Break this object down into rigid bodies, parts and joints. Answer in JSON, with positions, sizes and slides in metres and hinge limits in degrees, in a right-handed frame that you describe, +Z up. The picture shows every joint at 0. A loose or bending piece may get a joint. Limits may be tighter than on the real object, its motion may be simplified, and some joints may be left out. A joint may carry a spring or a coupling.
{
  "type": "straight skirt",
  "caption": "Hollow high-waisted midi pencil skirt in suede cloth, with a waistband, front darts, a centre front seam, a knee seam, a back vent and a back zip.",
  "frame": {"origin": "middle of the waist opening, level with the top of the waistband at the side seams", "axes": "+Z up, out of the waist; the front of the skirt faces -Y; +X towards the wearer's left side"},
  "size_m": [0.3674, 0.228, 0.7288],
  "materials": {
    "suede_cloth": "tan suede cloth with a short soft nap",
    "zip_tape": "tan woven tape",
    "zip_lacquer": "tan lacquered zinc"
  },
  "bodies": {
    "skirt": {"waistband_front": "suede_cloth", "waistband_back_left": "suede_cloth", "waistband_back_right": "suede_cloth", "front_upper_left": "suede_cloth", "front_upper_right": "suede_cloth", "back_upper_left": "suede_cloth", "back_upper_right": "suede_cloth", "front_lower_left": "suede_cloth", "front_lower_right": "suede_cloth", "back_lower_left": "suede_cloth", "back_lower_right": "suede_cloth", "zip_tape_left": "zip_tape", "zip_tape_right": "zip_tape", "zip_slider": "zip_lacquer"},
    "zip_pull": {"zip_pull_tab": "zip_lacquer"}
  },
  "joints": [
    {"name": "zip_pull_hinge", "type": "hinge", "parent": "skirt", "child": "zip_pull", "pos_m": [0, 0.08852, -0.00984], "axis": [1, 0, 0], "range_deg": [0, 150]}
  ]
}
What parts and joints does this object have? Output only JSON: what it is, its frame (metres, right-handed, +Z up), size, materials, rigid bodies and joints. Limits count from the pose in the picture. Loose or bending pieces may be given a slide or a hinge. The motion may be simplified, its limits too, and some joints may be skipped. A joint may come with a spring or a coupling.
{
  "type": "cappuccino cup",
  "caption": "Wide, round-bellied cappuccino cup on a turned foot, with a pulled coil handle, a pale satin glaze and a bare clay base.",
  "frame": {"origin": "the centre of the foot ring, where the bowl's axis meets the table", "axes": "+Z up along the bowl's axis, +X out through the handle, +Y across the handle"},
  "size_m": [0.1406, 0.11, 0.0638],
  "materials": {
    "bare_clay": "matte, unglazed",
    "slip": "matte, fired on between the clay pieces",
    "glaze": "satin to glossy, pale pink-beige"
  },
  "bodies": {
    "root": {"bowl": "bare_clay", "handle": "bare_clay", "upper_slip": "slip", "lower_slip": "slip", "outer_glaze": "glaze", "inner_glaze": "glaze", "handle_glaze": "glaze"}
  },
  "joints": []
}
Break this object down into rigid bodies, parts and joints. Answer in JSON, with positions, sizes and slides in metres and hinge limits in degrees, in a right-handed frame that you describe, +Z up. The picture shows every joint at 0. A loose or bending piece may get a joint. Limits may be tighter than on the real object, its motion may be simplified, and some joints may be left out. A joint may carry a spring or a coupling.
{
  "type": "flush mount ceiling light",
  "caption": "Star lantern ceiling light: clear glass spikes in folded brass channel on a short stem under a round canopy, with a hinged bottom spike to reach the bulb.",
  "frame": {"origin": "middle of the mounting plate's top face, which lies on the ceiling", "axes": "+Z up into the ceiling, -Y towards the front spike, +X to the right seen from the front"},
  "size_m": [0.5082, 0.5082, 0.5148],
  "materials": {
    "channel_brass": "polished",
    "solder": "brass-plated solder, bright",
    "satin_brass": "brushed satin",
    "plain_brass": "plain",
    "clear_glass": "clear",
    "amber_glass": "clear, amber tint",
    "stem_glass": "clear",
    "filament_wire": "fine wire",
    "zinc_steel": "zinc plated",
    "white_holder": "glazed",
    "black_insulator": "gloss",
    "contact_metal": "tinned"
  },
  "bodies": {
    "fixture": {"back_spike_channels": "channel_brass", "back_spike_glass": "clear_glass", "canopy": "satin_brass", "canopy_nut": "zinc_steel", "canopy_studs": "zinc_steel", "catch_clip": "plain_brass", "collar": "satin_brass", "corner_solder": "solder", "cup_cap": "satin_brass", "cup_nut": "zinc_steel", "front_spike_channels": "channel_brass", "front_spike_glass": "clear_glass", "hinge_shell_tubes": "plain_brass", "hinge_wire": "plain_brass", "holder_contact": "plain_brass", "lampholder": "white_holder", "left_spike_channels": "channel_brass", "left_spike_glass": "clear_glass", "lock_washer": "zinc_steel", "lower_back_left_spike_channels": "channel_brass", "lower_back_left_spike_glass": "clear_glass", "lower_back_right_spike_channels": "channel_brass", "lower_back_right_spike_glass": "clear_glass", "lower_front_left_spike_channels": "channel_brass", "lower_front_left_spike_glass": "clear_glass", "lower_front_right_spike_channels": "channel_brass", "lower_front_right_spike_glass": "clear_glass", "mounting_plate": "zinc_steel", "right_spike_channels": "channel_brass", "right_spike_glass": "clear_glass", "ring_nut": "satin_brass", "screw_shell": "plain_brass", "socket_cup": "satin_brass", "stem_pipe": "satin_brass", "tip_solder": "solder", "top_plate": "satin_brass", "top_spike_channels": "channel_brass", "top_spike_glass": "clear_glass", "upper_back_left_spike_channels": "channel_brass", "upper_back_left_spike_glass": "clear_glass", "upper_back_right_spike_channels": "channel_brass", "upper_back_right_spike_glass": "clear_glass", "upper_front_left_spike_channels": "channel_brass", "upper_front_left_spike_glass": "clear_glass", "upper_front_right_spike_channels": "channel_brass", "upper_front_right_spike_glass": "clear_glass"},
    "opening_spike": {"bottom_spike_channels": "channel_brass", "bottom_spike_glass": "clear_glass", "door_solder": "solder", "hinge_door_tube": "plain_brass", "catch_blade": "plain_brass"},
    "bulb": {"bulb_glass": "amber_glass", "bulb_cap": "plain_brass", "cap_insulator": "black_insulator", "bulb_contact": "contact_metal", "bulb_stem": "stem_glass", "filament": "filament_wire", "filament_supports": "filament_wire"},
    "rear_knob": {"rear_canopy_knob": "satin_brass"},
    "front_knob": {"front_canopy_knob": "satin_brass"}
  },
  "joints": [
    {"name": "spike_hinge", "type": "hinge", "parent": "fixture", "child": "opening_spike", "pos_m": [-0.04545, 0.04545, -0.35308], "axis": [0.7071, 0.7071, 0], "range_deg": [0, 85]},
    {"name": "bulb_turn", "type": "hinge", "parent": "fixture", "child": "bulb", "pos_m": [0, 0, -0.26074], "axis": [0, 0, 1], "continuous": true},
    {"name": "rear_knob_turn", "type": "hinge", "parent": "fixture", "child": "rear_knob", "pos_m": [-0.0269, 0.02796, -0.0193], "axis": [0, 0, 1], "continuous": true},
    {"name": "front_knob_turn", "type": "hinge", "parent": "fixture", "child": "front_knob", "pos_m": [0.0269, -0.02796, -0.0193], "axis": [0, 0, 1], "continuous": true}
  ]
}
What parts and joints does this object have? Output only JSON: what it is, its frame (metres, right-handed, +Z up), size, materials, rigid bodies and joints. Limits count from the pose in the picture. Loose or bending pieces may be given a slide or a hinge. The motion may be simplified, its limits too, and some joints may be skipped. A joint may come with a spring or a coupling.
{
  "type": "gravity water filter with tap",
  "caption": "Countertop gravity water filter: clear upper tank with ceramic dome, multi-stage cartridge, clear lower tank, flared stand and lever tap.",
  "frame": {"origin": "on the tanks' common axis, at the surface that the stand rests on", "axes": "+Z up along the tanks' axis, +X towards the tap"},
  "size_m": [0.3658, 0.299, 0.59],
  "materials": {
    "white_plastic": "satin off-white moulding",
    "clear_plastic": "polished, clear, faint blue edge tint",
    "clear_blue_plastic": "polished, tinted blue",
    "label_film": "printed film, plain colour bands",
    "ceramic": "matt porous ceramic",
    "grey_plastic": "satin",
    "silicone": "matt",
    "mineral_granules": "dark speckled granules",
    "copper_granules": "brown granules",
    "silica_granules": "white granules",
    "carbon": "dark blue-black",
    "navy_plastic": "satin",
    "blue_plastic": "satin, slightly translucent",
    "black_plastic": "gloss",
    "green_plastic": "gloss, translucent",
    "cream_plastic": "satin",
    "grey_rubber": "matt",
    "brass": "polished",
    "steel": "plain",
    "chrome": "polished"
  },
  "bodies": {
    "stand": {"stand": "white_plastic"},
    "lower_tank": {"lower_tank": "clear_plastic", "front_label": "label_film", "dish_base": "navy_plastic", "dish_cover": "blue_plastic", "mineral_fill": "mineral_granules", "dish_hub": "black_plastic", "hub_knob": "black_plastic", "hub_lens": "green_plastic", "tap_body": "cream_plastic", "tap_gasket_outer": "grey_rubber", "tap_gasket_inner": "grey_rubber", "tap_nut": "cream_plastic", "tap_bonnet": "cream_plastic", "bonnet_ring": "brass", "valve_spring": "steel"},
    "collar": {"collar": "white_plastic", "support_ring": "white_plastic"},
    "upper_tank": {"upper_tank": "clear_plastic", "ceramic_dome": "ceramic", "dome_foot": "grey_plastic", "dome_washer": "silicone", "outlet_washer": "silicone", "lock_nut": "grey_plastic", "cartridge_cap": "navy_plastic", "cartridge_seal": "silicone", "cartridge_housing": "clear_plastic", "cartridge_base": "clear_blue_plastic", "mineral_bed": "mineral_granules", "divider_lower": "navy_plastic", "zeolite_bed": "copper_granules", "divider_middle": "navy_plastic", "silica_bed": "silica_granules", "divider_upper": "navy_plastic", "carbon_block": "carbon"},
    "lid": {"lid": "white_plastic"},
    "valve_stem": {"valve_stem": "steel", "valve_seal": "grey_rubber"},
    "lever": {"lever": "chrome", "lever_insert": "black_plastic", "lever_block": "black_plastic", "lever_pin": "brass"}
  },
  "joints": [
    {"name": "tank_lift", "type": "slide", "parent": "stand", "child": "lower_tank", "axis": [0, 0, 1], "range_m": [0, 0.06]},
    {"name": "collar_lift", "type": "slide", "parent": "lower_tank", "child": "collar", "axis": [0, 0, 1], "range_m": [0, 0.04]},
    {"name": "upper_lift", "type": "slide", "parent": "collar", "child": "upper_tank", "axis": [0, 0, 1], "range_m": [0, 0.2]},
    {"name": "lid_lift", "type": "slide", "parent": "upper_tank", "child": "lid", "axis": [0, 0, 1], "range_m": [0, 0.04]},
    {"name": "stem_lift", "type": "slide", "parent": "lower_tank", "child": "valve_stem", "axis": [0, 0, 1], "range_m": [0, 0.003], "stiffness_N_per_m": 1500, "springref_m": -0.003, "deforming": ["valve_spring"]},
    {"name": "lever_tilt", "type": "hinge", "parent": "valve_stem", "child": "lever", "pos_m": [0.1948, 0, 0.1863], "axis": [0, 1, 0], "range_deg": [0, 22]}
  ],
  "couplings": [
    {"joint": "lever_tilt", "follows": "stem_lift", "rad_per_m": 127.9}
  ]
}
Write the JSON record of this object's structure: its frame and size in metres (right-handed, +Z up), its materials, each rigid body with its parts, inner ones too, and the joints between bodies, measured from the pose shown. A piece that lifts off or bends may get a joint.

▶ Set exercise: In the entries above, find every line with the word "that" and list it.

▶ Reply:
Break this object down into rigid bodies, parts and joints. Answer in JSON, with positions, sizes and slides in metres and hinge limits in degrees, in a right-handed frame that you describe, +Z up. The picture shows every joint at 0. A loose or bending piece may get a joint. Limits may be tighter than on the real object, its motion may be simplified, and some joints may be left out. A joint may carry a spring or a coupling.
Break this object down into rigid bodies, parts and joints. Answer in JSON, with positions, sizes and slides in metres and hinge limits in degrees, in a right-handed frame that you describe, +Z up. The picture shows every joint at 0. A loose or bending piece may get a joint. Limits may be tighter than on the real object, its motion may be simplified, and some joints may be left out. A joint may carry a spring or a coupling.
  "frame": {"origin": "on the tanks' common axis, at the surface that the stand rests on", "axes": "+Z up along the tanks' axis, +X towards the tap"},
Write the JSON record of this object's structure: its frame and size in metres (right-handed, +Z up), its materials, each rigid body with its parts, inner ones too, and the joints between bodies, measured from the pose shown. A piece that lifts off or bends may get a joint.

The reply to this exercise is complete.